Kurt Schwitters belonged to the generation of young German artists who were the first to react to the idea, spreading in the years round the First World War, that there was aesthetic and moral virtue in abandoning rules, discipline and all assumptions as to what constituted Art. Art was to be whatever they chose to make of it. The works they produced were very much of their historical moment, but that philosophy has endured to this day, and the world is full of creative people who assert that what they produce is Art, and that they have little regard for preconceptions or regulations governing how it comes into existence.
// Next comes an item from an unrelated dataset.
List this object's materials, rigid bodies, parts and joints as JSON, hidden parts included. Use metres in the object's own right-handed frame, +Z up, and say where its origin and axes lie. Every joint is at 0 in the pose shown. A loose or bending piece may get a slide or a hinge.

The idea was at least partly political but was even more importantly simply a celebration of the throwing-off of the traces of nineteenth-century civilisation. This was really what Modernism was about. So it’s fascinating to see how its first practitioners worked and what they produced.
Schwitters was born in Hamburg, into a fairly solid bourgeois world that was to be shaken to its foundations by the War and Germany’s political and financial woes over the next decade. These led into the Third Reich, under which he was denounced as ‘decadent’ and forced to flee the country. His ‘decadence’ consisted in a whole-hearted commitment to his own expressive freedom. He allied himself to all the new movements that flung tradition to the winds: Dada, Cubism, Expressionism, Surrealism, abstraction – he absorbed something of all of them, and made his own contributions to them himself.
He gave a name to his work – ‘Merz’ – which applied to all of it, paintings, collages, sculpture, and a whole building (‘Merzbau’) incorporating three-dimensional constructions from reliefs to free-standing sculptures. He made these in Germany, in Norway where fled in 1933, and later, in the form of a ‘Merzbarn’, outside Ambleside in the Lake District near Kendal, where he died.
Of all his varied productions in many media, this ‘Construction’ exemplifies his ideas very comprehensively. It is really an elaborate collage with three-dimensional objects as well as pieces of paper (but not the bus tickets and scraps of newspaper that often link his characteristic work to the daily life of towns and cities), unified by washes of reddish-brown colour. It is so diverse, with such random elements, that to make a coherent image out of them is in itself a poetic achievement. And he adds his title, in translation ‘Construction for noble women’ as a sublimely irrelevant joke, though not as meaningless as it appears since it invokes a notion of high art as the domain of the wealthy and privileged, which puts his rusty mechanical scraps presented as a picture – as ‘Art’ – into a surprising perspective.
It’s worth noting that during his time in Norway from the 1930s to 1940 when he moved to Britain, Schwitters painted a number of traditional landscapes in oils, restrained and almost monochrome snowscapes that tell us he was always capable of reminding himself of the poetry of the natural world while he invented his witty and highly personal variations on the detritus of urban living.